The Department of Transport’s private-sector participation unit is actively seeking proposals for rail corridor projects and passenger rail modernisation, presenting tangible investment avenues. Similarly, the Water Partnerships Office is developing a pipeline of bankable projects focused on reducing non-revenue water and promoting water reuse to address critical water challenges.
Additional measures, such as the reconfiguration of the Budget Facility for Infrastructure to multiple bid windows annually and the upcoming infrastructure bond, further signal growing space for private sector participation in infrastructure investment.
The private sector is well-positioned to participate in the ongoing energy transition. The budget’s support for electricity transmission expansion directly complements the growth of renewable energy generation. South Africa has already attracted significant investment in its renewable energy sector, with the Renewable Energy Independent Power Producer Procurement (REIPPP) program demonstrating how aligned public policy and private capital can achieve results.

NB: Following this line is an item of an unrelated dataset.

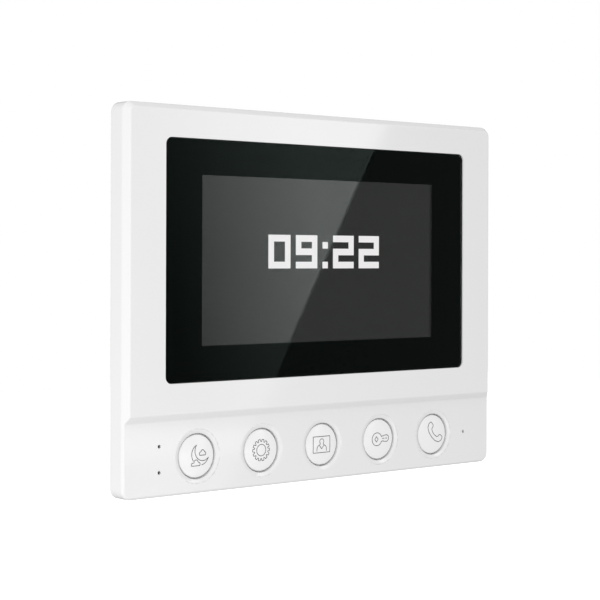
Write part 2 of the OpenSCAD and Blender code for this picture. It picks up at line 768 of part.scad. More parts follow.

The Just Energy Transition (JET) framework provides a roadmap for decarbonisation. The government’s commitment to a new, lower inflation target of 3% may, over time and subject to successful implementation, contribute to a lower interest rate environment that could improve the viability of long-term capital projects.
Collaboration and implementation lie ahead
The 2025 MTBPS recognises the fiscal constraints facing the state and underscores the necessity of private sector participation as a critical partner in development. It reiterates the importance of efficient and transparent execution of streamlined regulatory processes and proactive engagement from private investors, who can bring both capital and expertise.
While South Africa’s broader infrastructure track record has been mixed — with some projects experiencing delays and cost overruns — the success of programs like the Renewable Energy Independent Power Producer Procurement (REIPPP) provides a precedent for how aligned public policy and private capital can achieve results.
The pace and quality of implementation will determine the ultimate impact of these initiatives. Success depends on effective execution and the ability of both public and private sector players to collaborate meaningfully.
The MTBPS represents a significant policy commitment to infrastructure-led growth. It offers investors the opportunity to finance essential infrastructure that could support the nation’s economic development, create jobs, and deliver both social and financial returns. The challenge now lies in execution.